__Data__
● ● ●

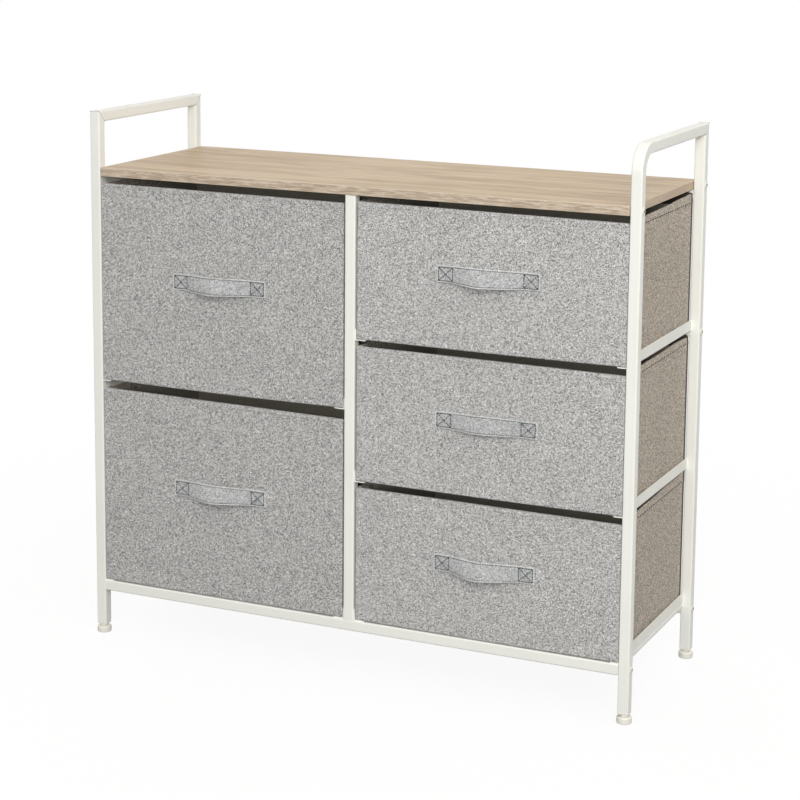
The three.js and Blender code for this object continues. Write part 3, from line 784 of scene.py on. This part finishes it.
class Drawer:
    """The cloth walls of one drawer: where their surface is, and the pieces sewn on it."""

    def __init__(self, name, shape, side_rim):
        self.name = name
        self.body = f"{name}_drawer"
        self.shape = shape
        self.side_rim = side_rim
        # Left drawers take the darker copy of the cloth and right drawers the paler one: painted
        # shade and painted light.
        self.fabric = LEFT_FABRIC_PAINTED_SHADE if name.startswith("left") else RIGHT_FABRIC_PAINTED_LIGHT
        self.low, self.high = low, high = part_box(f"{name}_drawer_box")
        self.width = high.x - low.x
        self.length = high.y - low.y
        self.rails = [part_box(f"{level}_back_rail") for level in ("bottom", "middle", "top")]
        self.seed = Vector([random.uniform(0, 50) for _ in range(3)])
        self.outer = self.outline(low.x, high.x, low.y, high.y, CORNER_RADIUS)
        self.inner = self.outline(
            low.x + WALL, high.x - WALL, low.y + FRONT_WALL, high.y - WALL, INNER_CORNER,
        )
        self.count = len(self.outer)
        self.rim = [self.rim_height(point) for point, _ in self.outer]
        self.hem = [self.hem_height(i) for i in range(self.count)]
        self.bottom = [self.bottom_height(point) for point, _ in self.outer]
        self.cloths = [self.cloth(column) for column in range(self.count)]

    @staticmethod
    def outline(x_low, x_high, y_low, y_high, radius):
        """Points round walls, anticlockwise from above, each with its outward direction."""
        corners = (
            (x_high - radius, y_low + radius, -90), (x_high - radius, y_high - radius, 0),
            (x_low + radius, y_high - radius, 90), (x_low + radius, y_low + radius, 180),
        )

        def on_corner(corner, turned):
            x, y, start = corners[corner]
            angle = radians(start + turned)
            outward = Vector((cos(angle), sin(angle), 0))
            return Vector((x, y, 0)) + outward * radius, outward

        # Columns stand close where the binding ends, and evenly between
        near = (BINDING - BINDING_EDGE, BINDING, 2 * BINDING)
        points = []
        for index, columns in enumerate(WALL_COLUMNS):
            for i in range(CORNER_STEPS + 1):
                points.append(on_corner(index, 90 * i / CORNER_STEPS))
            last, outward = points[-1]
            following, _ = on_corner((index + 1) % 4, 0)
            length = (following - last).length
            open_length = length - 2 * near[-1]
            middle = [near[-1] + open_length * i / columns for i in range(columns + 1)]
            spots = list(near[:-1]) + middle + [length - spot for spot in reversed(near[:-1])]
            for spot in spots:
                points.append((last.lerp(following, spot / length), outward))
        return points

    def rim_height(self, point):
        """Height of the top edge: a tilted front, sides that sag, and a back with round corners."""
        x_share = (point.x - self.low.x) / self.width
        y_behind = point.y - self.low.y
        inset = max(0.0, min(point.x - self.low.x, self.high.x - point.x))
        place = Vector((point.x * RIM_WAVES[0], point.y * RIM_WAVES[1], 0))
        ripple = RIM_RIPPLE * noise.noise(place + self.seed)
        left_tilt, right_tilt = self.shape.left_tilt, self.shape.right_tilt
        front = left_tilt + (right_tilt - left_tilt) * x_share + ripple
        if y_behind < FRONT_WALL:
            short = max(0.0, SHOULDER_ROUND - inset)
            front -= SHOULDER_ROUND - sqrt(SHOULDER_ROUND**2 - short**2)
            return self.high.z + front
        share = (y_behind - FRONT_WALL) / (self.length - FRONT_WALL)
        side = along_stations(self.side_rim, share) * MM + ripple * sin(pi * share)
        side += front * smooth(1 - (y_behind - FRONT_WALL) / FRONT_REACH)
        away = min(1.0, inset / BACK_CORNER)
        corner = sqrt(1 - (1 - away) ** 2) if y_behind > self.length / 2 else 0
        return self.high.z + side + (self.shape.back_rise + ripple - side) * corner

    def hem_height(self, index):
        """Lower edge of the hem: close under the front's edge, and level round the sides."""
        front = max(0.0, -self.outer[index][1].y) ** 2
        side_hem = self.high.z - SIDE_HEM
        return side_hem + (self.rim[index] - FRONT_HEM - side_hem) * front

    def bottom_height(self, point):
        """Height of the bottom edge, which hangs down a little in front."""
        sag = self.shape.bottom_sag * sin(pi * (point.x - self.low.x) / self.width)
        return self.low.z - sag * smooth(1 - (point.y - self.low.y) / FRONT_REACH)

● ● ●

__Challenge__
Extract the first line above and each line after it up to and including the one with "cloth walls of", please, exactly and with nothing else.

__Finished answer__
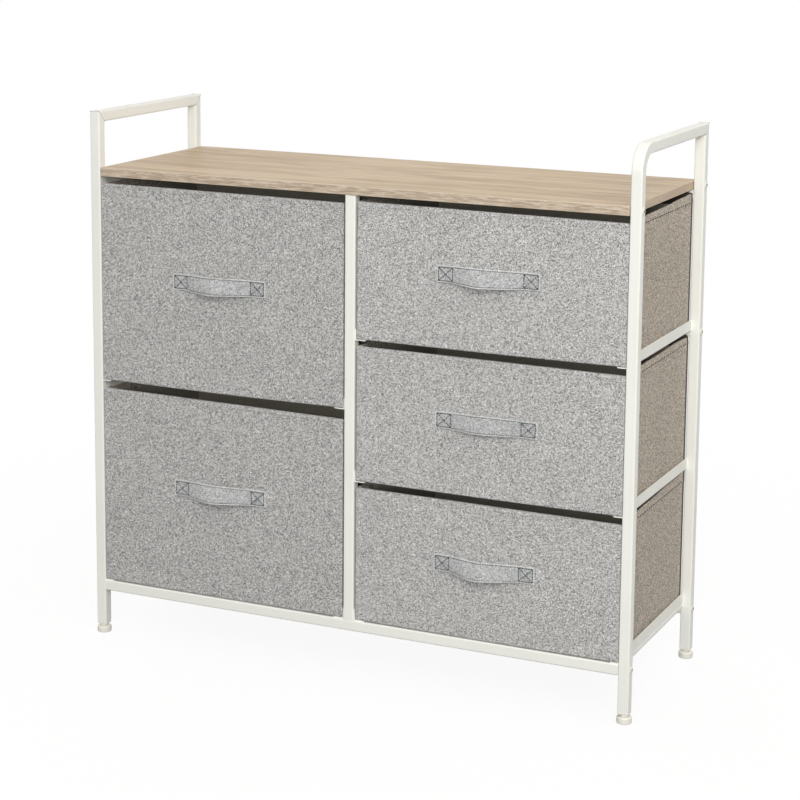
The three.js and Blender code for this object continues. Write part 3, from line 784 of scene.py on. This part finishes it.
class Drawer:
    """The cloth walls of one drawer: where their surface is, and the pieces sewn on it."""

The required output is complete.